Stop after the line that contains "return gasket"; until then, restate each line of the entries word for word from the very first.
>> BEGIN Provided material
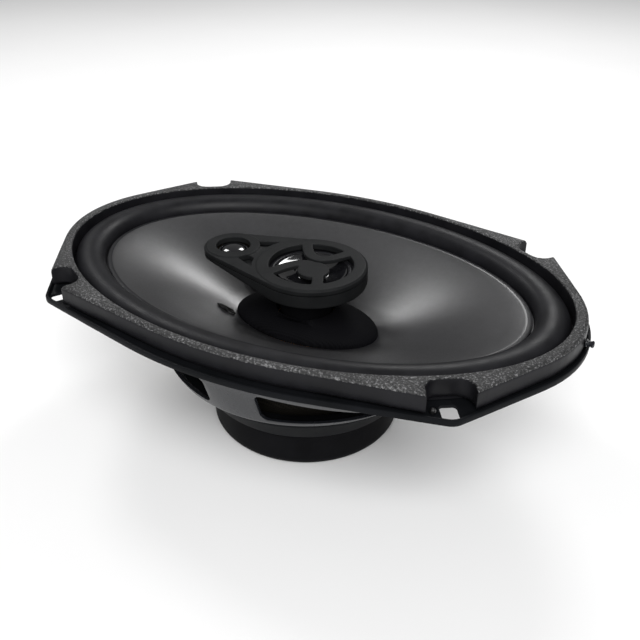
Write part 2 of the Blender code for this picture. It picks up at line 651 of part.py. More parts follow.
def make_gasket(foam):
    angles = rim_angles(RIM_STEPS)
    rim = {"half_x": GASKET_HALF_X, "half_y": GASKET_HALF_Y, "ear": GASKET_EAR}
    rings = [
        rim_ring(angles, 0, GASKET_Z, **rim),
        rim_ring(angles, 0, GASKET_TOP_Z - GASKET_SOFT_EDGE, **rim),
        rim_ring(angles, GASKET_SOFT_EDGE, GASKET_TOP_Z, **rim),
        oval_ring(angles, GASKET_OPEN_X, GASKET_OPEN_Y, GASKET_TOP_Z),
        oval_ring(angles, GASKET_OPEN_X, GASKET_OPEN_Y, GASKET_Z),
    ]
    gasket = add("gasket_ring", ring_solid(rings), foam)
    for number, (x, y, outward) in enumerate(ear_places(), 1):
        length = SCALLOP_FLOOR + 6 * EAR_RADIUS
        size = (length, 2 * SCALLOP_HALF, 3 * (GASKET_TOP_Z - GASKET_Z))
        shape = block(size, (length / 2 - SCALLOP_FLOOR, 0, 0))
        round_edges(shape, (0, 0, 1), SCALLOP_CORNER)
        placed(shape, Matrix.Translation((x, y, GASKET_TOP_Z)) @ Matrix.Rotation(outward, 4, "Z"))
        cut(gasket, add(f"scallop_cutter_{number}", shape, foam, 0))
    return gasket


def make_rim_details(steel):
    """A pin through the rim beside each hole, and a peg on the gasket's end."""
    low = RIM_TOP_Z + GAP
    for number, (x, y, outward) in enumerate(ear_places(), 1):
        side = -1 if x * y > 0 else 1
        sideways = Vector((-math.sin(outward), math.cos(outward))) * side * SCALLOP_HALF * PIN_PLACE
        centre = (x - sideways.x, y - sideways.y)
        add(f"gasket_pin_{number}", disc(PIN_RADIUS, low, low + PIN_HEIGHT, 12, centre, SMALL_BEVEL), steel)
    shape = disc(PEG_RADIUS, 0, PEG_LENGTH, 14, bevel=SMALL_BEVEL)
    start = Vector((GASKET_HALF_X + GAP, 0, GASKET_Z + PEG_RISE))
    placed(shape, Matrix.Translation(start) @ Matrix.Rotation(math.pi / 2, 4, "Y"))
    add("edge_peg", shape, steel)


# Pod


def arc_points(centre, radius, start, stop, steps):
    turns = [start + (stop - start) * step / steps for step in range(steps + 1)]
    return [(centre + radius * math.cos(a), radius * math.sin(a)) for a in turns]


def pod_outline(inset):
    """Two circles and the straight lines that touch both, seen from above."""
    big = BIG_RADIUS - inset
    small = SMALL_RADIUS - inset
    lean = math.pi / 2 + math.asin((BIG_RADIUS - SMALL_RADIUS) / (POD_X - POD_TAIL_X))
    far = arc_points(POD_X, big, lean, -lean, 36)
    near = arc_points(POD_TAIL_X, small, FULL_TURN - lean, lean, 16)
    return far + near


def make_pod_housing(plastic):
    """The lower shell: deep under the large driver, shallow under the small one."""
    high = POD_TOP_Z - COVER_PLATE - GAP
    shape = bmesh.new()
    tail_low = POD_TOP_Z - POD_TAIL_DEPTH
    levels = [(POD_X, BIG_RADIUS, POD_BASE_Z + MM), (POD_X, BIG_RADIUS - MM, POD_BASE_Z)]
    levels += [(POD_X, BIG_RADIUS, high), (POD_TAIL_X, SMALL_RADIUS, high)]
    levels += [(POD_TAIL_X, SMALL_RADIUS, tail_low + MM), (POD_TAIL_X, SMALL_RADIUS - 2 * MM, tail_low)]
    for centre, radius, height in levels:
        for x, y in arc_points(centre, radius, 0, FULL_TURN * 35 / 36, 35):
            shape.verts.new((x, y, height))
    hull = bmesh.ops.convex_hull(shape, input=shape.verts)
    loose = [v for v in hull["geom_interior"] if isinstance(v, bmesh.types.BMVert)]
    bmesh.ops.delete(shape, geom=loose, context="VERTS")
    housing = add("pod_housing", shape, plastic)
    mid_cup = disc(MID_CUP_RADIUS, POD_BASE_Z + SHEET, POD_TOP_Z, 40, (POD_X, 0))
    cut(housing, add("mid_cup_cutter", mid_cup, plastic, 0))
    tweeter_cup = disc(TWEETER_CUP_RADIUS, tail_low + TAIL_FLOOR, POD_TOP_Z, 28, (POD_TAIL_X, 0))
    cut(housing, add("tweeter_cup_cutter", tweeter_cup, plastic, 0))


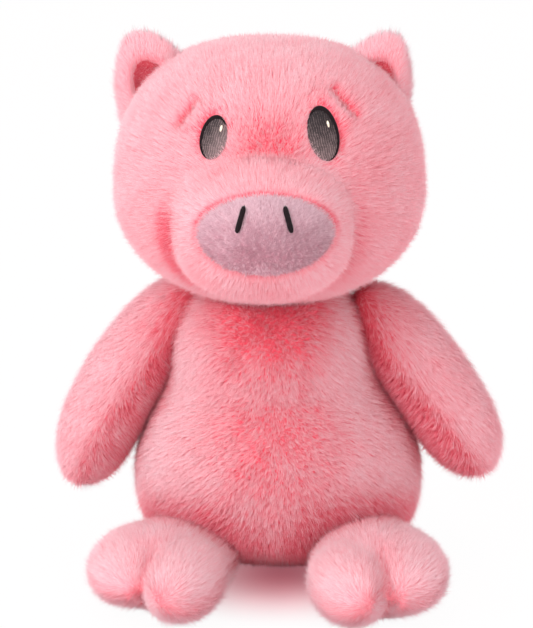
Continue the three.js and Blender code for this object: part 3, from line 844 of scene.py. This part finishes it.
body_skin = above_floor(clear_of_head(grown(body_grid(), -BACKING), 0.5))
body = finish_mesh(skin_object("body_skin", body_skin), "torso", BACKING_CLOTH, "fur")
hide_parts("body_cover", "body_stuffing", "pellet_pouch")


def body_comb(root, normal):
    """Down and outwards from the middle of the front, where it stands most upright."""
    way = joined(np.clip(root[:, 0] / 30, -1, 1) * 0.9, 0, -1.0)
    middle = smooth(0.2, 0.8, -normal[:, 1]) * smooth(0.66, 0.25, np.abs(normal[:, 0]))
    upright = middle * (0.55 + 0.25 * smooth(104, 130, root[:, 2]))
    return lie(normal, way, 0.95 - 0.25 * smooth(0.3, 0.9, np.abs(normal[:, 0])) - upright)


fur(
    "body_fur", body_skin, body_comb, "torso", PINK_FUR, keep=body_keep, tone=body_tone_and_painted_shade,
    shorten=body_short, seed=11,
)

# The neck, a cloth ball that the head turns on


def neck_grid(rows=60, columns=90):
    """A ball, drawn in a little by the stitches round its middle."""
    down, around = angles(rows, columns)
    radius = NECK["radius"] - 0.35 * bell((down - math.pi / 2) / 0.05) * (1.4 + np.cos(around * 26))
    x = NECK["side"] + radius * np.sin(down) * np.cos(around)
    y = radius * np.sin(down) * np.sin(around)
    return joined(x, y, NECK["height"] + radius * np.cos(down))


neck = finish_mesh(skin_object("neck_ball", neck_grid()), "neck", BACKING_CLOTH, "fur")
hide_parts("neck_stuffing")

# The head


def brow_dent(points):
    """How far each tuck draws the skin in: a groove across the line, fading at its ends."""
    depth = 0
    for _, side in SIDES:
        along, across = brow_place(points, side)
        fade = smooth(1.15, 0.6, np.abs(along) / BROW[side]["half_length"]) * (points[..., 1] < 0)
        depth = depth + fade * (5 * bell(across / 1.4) - 1.6 * bell((across + 4) / 2.5))
    return depth


def between_eyes(root):
    """1 in the middle of the brow, fading round it as a bell."""
    return np.exp(-((root[:, 0] / 17) ** 4) - ((root[:, 2] - 231) / 15) ** 4) * (root[:, 1] < 0)


def head_keep(root, normal):
    """Not under the muzzle, and not on an eye."""
    kept = muzzle_value(root, -3.6) > 1
    for _, side in SIDES:
        kept &= (eye_share(root, side) > 0.98) | (root[:, 1] > 0)
    return kept


def head_comb(root, normal):
    """Away from the muzzle over the face, back over the crown and down behind. It stands upright
    between the eyes, and turns a little away from each brow tuck."""
    front = smooth(10, -20, root[:, 1])[:, None]
    crown = smooth(0.55, 0.95, normal[:, 2])[:, None]
    flow = unit(root - np.array([0, -40, 198])) * front + DOWN * (1 - front) + np.array([0, 0.8, 0]) * crown
    amount = 1.0 - 0.7 * between_eyes(root)
    for _, side in SIDES:
        along, across = brow_place(root, side)
        near = bell(across / 3.0) * (np.abs(along) < BROW[side]["half_length"]) * (root[:, 1] < 0)
        c, s = math.cos(BROW[side]["lean"]), math.sin(BROW[side]["lean"])
        flow = flow + (near * np.sign(across))[:, None] * np.array([side * s, 0, c]) * 0.7
    return lie(normal, flow, amount)


def head_short(root, normal):
    """Shorter round the eyes and at the tucks."""
    scale = np.ones(len(root))
    for _, side in SIDES:
        front = root[:, 1] < 0
        scale = scale - 0.6 * bell((eye_share(root, side) - 1) / 0.4) * front
        along, across = brow_place(root, side)
        scale = scale - 0.4 * bell(across / 2.0) * (np.abs(along) < BROW[side]["half_length"]) * front
    return np.clip(scale, 0.3, 1)


def head_tone_and_painted_shade(root, normal):
    """Painted shade: deeper between the eyes where the pile stands up, in the tucks' creases, round each eye's
    outer end, in the crease beside the muzzle and low down under the head, and paler towards the toy's right,
    the side the key light falls on."""
    front = root[:, 1] < 0
    shade = -0.12 * between_eyes(root)
    for _, side in SIDES:
        along, across = brow_place(root, side)
        # painted shade in each tuck's crease
        tuck = bell((across - 1) / 1.1) * (np.abs(along) < BROW[side]["half_length"]) * front
        shade = shade - BROW[side]["tone"] * tuck
        # painted shade round each eye's outer end
        outer = side * (root[:, 0] - EYE[side]["side"]) + 0.5 * (root[:, 2] - EYE[side]["height"])
        shade = shade - 0.5 * bell((eye_share(root, side) - 1.05) / 0.16) * smooth(0, 6, outer) * front
    # painted shade in the crease beside the muzzle and low on the face
    gap = (np.maximum(muzzle_value(root), 0) ** (1 / SOFT_FULLNESS) - 1) * 38
    low = smooth(212, 200, root[:, 2]) * front
    shade = shade - closeness(gap - 1, 2.5) * (0.6 * cheek_crease(root) + 0.2 * low)
    # painted shade under the head, and towards the toy's left, away from the key light
    return shade + 0.14 - 0.1 * smooth(10, 60, root[:, 0]) - 0.25 * smooth(154, 145, root[:, 2])


def cheek_crease(points):
    """1 beside and under the muzzle on the toy's right, where a crease parts it from the cheek."""
    a = points[..., 0] - MUZZLE["centre"][0]
    b = points[..., 2] - MUZZLE["centre"][2] + 6
    bearing = np.arctan2(b, -a)
    return smooth(-1.0, -0.4, bearing) * smooth(0.5, 0.1, bearing) * (points[..., 1] < 0)


head_skin = grown(head_grid(), -BACKING)
head_skin = head_skin - normals_of(head_skin) * brow_dent(head_skin)[..., None]
head = finish_mesh(skin_object("head_skin", to_head(head_skin)), "head", BACKING_CLOTH, "fur")
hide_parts("head_cover", "head_stuffing")
fur(
    "head_fur", head_skin, head_comb, "head", PINK_FUR, keep=head_keep, tone=head_tone_and_painted_shade,
    shorten=head_short, seed=21, on_head=True,
)


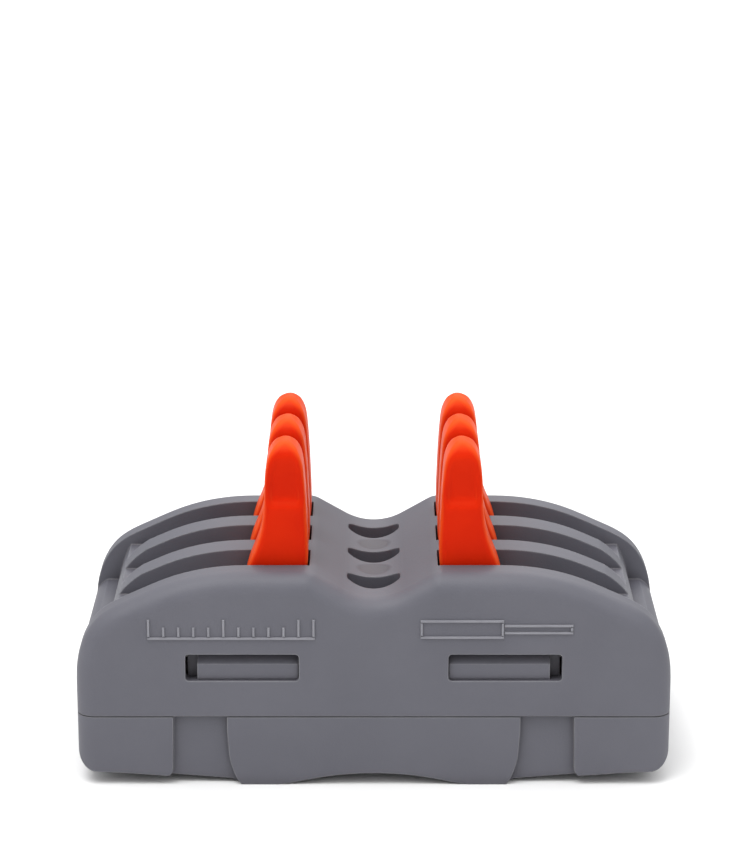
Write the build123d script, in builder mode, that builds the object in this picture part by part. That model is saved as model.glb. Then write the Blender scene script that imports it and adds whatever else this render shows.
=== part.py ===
from build123d import *
import math
import os

os.makedirs("parts", exist_ok=True)

# Three-pole, two-sided lever wire connector, mm. X runs along the wires, the long faces look along Y.

# overall
body_length = 40.0
body_width = 18.5
body_top = 14.86
seam_z = 4.95
half_length = body_length / 2
half_width = body_width / 2

# poles
pitch = 5.2
rows = {"front": -pitch, "middle": 0.0, "back": pitch}
sides = {"left": -1, "right": 1}
chamber_width = 4.2
chamber_end = 16.2
chamber_low = seam_z - 1
partition_top = 10.6
partition_width = pitch - chamber_width
chamber_half = pitch + chamber_width / 2

# levers
pivot_x = 7.0
pivot_z = 12.15
pin_radius = 1.0
notch_radius = 1.05
pin_reach = 2.05
lever_width = 3.0
slot_width = 3.2
slot_inner = 4.3
slot_floor_z = 11.6
above_top = body_top + 2
notch_drop = 1.0

# valley along the middle of the top
valley_bottom = 13.04
valley_radius = 4.0
crest_radius = 1.5
crest_x = 4.626

# test holes in the valley: flat towards the back, round towards the front
test_hole_reach = 1.8
test_hole_back = 1.1
test_hole_side = -0.2
test_hole_front = -1.2
test_hole_corner = 0.55
test_hole_floor = 11.0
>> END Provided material
# [Answer for this exercise]
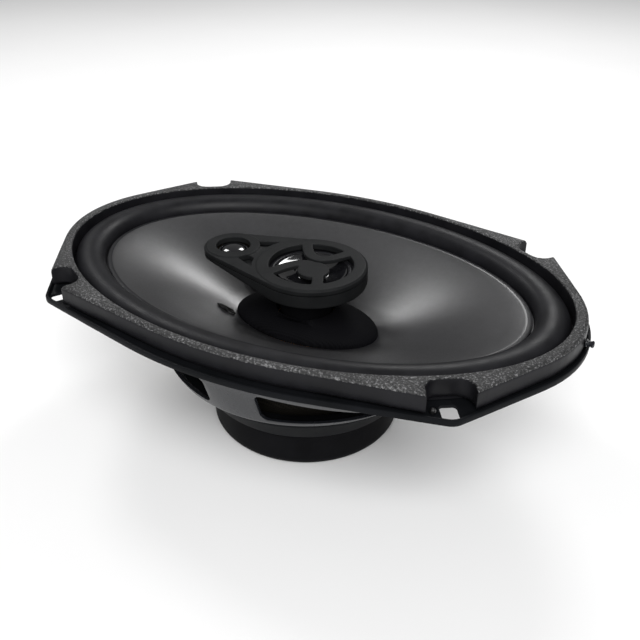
Write part 2 of the Blender code for this picture. It picks up at line 651 of part.py. More parts follow.
def make_gasket(foam):
    angles = rim_angles(RIM_STEPS)
    rim = {"half_x": GASKET_HALF_X, "half_y": GASKET_HALF_Y, "ear": GASKET_EAR}
    rings = [
        rim_ring(angles, 0, GASKET_Z, **rim),
        rim_ring(angles, 0, GASKET_TOP_Z - GASKET_SOFT_EDGE, **rim),
        rim_ring(angles, GASKET_SOFT_EDGE, GASKET_TOP_Z, **rim),
        oval_ring(angles, GASKET_OPEN_X, GASKET_OPEN_Y, GASKET_TOP_Z),
        oval_ring(angles, GASKET_OPEN_X, GASKET_OPEN_Y, GASKET_Z),
    ]
    gasket = add("gasket_ring", ring_solid(rings), foam)
    for number, (x, y, outward) in enumerate(ear_places(), 1):
        length = SCALLOP_FLOOR + 6 * EAR_RADIUS
        size = (length, 2 * SCALLOP_HALF, 3 * (GASKET_TOP_Z - GASKET_Z))
        shape = block(size, (length / 2 - SCALLOP_FLOOR, 0, 0))
        round_edges(shape, (0, 0, 1), SCALLOP_CORNER)
        placed(shape, Matrix.Translation((x, y, GASKET_TOP_Z)) @ Matrix.Rotation(outward, 4, "Z"))
        cut(gasket, add(f"scallop_cutter_{number}", shape, foam, 0))
    return gasket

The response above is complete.